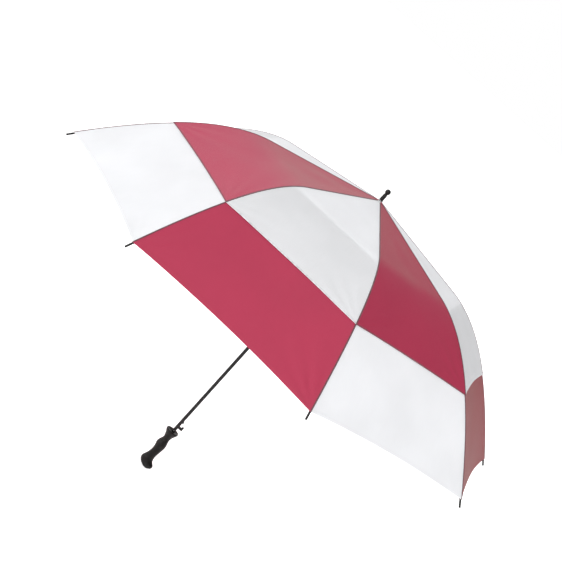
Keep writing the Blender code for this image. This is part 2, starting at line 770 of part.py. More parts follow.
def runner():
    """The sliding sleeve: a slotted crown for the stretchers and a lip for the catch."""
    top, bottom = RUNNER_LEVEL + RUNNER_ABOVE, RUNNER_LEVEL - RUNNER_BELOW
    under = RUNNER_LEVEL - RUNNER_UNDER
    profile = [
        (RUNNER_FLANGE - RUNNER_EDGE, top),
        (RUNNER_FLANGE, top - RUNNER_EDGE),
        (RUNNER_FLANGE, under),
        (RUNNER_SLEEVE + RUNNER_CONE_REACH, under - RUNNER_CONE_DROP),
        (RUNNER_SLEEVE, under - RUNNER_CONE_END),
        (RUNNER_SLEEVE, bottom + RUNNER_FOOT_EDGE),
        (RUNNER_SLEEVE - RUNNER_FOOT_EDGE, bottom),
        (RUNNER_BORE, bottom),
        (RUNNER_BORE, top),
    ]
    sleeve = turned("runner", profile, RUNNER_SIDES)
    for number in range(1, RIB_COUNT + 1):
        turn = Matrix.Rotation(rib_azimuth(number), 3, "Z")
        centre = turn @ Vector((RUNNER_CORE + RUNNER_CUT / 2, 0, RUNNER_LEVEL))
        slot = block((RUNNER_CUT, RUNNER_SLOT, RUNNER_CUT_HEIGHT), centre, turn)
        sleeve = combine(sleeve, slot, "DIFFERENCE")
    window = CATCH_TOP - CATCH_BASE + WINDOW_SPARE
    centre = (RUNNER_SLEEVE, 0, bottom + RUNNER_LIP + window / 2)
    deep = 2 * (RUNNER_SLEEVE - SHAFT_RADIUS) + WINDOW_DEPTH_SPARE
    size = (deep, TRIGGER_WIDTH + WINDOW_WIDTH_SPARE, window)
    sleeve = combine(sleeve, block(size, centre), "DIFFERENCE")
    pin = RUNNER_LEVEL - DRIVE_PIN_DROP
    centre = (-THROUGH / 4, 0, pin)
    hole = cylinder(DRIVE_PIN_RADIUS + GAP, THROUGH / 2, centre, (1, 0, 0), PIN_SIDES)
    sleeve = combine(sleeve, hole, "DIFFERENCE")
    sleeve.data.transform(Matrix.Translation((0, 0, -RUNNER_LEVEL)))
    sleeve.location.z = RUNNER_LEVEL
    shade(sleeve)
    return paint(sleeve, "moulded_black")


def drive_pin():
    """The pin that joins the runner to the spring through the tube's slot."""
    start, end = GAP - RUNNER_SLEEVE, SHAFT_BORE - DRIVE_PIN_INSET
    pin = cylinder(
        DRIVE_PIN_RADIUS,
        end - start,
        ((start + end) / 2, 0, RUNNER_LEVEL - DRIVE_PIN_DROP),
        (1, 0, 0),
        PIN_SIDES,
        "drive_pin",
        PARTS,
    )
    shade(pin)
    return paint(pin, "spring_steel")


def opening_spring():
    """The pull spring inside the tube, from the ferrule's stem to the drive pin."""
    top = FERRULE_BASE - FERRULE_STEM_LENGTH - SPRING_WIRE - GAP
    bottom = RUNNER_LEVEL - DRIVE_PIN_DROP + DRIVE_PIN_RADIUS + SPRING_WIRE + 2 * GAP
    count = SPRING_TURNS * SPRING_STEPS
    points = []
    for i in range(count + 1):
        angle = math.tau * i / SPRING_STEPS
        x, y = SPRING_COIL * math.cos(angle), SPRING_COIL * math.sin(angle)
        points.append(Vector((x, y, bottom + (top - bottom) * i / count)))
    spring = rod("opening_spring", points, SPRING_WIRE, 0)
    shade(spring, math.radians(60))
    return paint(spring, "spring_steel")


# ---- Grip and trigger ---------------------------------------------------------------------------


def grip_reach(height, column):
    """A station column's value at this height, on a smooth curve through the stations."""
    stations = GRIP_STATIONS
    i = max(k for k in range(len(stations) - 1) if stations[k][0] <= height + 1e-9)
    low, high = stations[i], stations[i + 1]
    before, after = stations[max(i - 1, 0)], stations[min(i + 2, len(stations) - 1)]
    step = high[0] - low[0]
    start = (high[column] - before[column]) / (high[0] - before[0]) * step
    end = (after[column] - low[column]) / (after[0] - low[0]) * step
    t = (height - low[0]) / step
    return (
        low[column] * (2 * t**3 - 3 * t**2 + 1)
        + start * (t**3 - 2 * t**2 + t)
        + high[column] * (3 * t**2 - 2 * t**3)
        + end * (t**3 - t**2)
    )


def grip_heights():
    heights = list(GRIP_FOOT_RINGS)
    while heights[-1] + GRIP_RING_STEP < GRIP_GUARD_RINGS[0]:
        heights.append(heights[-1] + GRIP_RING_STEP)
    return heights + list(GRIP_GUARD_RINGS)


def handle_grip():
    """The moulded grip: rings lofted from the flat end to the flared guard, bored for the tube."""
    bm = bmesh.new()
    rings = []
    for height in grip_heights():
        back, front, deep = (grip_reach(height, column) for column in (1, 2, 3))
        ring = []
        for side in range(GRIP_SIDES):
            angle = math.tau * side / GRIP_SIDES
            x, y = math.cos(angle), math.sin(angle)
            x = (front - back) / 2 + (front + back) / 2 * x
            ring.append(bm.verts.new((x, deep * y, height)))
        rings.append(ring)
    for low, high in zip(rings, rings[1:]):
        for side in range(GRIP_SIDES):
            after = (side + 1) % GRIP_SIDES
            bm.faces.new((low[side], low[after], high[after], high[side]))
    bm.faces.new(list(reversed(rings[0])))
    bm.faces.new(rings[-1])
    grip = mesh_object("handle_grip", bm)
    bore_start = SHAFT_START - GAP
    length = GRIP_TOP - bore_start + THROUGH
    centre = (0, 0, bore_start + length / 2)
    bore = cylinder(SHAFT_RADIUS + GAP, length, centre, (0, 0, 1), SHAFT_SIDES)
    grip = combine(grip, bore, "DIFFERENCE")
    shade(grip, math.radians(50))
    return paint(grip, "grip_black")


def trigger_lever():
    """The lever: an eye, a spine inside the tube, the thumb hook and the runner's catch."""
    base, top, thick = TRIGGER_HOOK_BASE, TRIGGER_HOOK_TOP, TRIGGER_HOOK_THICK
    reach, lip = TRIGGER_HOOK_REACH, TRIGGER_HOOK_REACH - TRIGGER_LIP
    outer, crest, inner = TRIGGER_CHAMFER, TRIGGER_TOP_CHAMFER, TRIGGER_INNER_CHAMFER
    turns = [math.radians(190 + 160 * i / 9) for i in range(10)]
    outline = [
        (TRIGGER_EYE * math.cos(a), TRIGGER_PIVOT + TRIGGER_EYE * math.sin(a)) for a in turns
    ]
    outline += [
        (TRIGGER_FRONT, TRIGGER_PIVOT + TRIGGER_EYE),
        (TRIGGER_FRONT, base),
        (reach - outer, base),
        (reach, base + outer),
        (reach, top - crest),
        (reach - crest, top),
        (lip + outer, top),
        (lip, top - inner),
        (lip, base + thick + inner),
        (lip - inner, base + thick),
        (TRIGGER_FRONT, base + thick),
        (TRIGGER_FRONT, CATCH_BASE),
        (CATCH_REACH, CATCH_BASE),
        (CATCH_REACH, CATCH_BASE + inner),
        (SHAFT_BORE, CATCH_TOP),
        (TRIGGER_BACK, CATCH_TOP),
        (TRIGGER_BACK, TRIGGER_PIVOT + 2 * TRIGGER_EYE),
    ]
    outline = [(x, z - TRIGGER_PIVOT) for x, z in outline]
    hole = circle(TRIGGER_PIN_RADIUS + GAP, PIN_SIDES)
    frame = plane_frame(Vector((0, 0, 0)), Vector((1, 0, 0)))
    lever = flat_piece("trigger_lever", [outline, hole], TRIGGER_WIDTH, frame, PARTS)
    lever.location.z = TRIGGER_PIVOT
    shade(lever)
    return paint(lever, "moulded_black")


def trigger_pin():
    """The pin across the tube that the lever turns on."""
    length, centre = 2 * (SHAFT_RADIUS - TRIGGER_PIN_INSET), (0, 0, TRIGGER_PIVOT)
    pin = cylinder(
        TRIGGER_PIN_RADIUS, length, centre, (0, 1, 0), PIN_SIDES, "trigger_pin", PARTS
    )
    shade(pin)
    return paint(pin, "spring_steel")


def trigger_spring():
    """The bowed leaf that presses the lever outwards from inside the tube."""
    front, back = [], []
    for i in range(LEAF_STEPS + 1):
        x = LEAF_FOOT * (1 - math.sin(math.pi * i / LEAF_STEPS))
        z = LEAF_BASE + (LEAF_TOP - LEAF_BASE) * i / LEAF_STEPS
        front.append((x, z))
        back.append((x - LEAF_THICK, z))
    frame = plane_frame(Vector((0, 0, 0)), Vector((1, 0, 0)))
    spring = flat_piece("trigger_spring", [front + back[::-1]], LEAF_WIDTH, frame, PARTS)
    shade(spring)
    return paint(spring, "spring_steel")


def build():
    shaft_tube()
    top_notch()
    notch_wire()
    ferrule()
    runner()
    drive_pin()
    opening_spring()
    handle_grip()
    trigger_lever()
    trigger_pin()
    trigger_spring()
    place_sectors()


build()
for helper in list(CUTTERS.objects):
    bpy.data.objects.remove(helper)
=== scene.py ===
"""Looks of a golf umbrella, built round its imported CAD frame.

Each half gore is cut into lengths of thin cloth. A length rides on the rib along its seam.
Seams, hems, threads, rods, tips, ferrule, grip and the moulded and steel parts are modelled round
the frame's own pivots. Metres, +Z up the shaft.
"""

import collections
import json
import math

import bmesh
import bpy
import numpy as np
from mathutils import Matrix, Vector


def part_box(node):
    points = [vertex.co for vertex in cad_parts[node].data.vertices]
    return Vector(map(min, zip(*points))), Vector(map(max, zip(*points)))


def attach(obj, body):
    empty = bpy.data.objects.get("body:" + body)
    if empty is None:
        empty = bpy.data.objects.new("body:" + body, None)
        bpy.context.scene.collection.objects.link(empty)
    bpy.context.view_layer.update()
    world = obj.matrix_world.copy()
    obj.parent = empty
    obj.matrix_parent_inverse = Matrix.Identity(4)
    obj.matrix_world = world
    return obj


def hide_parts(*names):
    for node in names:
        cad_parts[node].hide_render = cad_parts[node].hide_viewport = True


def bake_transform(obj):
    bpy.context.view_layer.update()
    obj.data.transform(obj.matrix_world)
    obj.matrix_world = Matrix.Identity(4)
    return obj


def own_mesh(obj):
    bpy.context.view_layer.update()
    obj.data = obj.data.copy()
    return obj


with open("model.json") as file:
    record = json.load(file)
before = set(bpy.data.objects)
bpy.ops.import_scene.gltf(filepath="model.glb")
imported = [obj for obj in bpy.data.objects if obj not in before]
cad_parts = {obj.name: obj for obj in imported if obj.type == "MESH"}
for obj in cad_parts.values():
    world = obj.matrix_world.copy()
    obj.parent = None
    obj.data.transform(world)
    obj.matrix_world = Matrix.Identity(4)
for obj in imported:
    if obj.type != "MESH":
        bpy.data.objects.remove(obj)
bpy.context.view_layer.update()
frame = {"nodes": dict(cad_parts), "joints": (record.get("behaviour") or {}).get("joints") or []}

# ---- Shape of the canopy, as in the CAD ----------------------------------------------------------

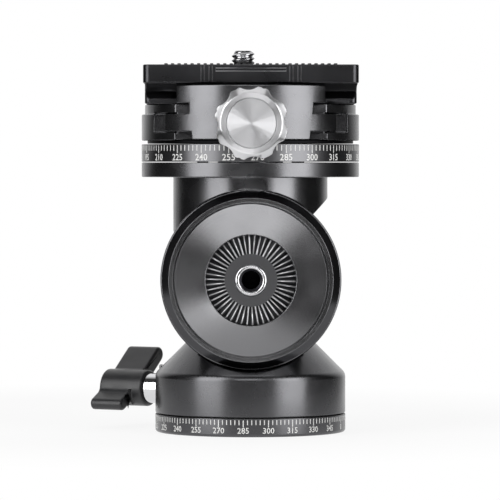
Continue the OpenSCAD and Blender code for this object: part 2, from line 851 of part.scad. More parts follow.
_ _ _
▶ [PROBLEM REQUIREMENTS] Reproduce exactly the lines from the line with "front.append((x, z))" through the line with "obj.matrix_world = world", both end lines included, and only those lines.

▶ [ANSWER FOR THIS EXERCISE]
        front.append((x, z))
        back.append((x - LEAF_THICK, z))
    frame = plane_frame(Vector((0, 0, 0)), Vector((1, 0, 0)))
    spring = flat_piece("trigger_spring", [front + back[::-1]], LEAF_WIDTH, frame, PARTS)
    shade(spring)
    return paint(spring, "spring_steel")


def build():
    shaft_tube()
    top_notch()
    notch_wire()
    ferrule()
    runner()
    drive_pin()
    opening_spring()
    handle_grip()
    trigger_lever()
    trigger_pin()
    trigger_spring()
    place_sectors()


build()
for helper in list(CUTTERS.objects):
    bpy.data.objects.remove(helper)
=== scene.py ===
"""Looks of a golf umbrella, built round its imported CAD frame.

Each half gore is cut into lengths of thin cloth. A length rides on the rib along its seam.
Seams, hems, threads, rods, tips, ferrule, grip and the moulded and steel parts are modelled round
the frame's own pivots. Metres, +Z up the shaft.
"""

import collections
import json
import math

import bmesh
import bpy
import numpy as np
from mathutils import Matrix, Vector


def part_box(node):
    points = [vertex.co for vertex in cad_parts[node].data.vertices]
    return Vector(map(min, zip(*points))), Vector(map(max, zip(*points)))


def attach(obj, body):
    empty = bpy.data.objects.get("body:" + body)
    if empty is None:
        empty = bpy.data.objects.new("body:" + body, None)
        bpy.context.scene.collection.objects.link(empty)
    bpy.context.view_layer.update()
    world = obj.matrix_world.copy()
    obj.parent = empty
    obj.matrix_parent_inverse = Matrix.Identity(4)
    obj.matrix_world = world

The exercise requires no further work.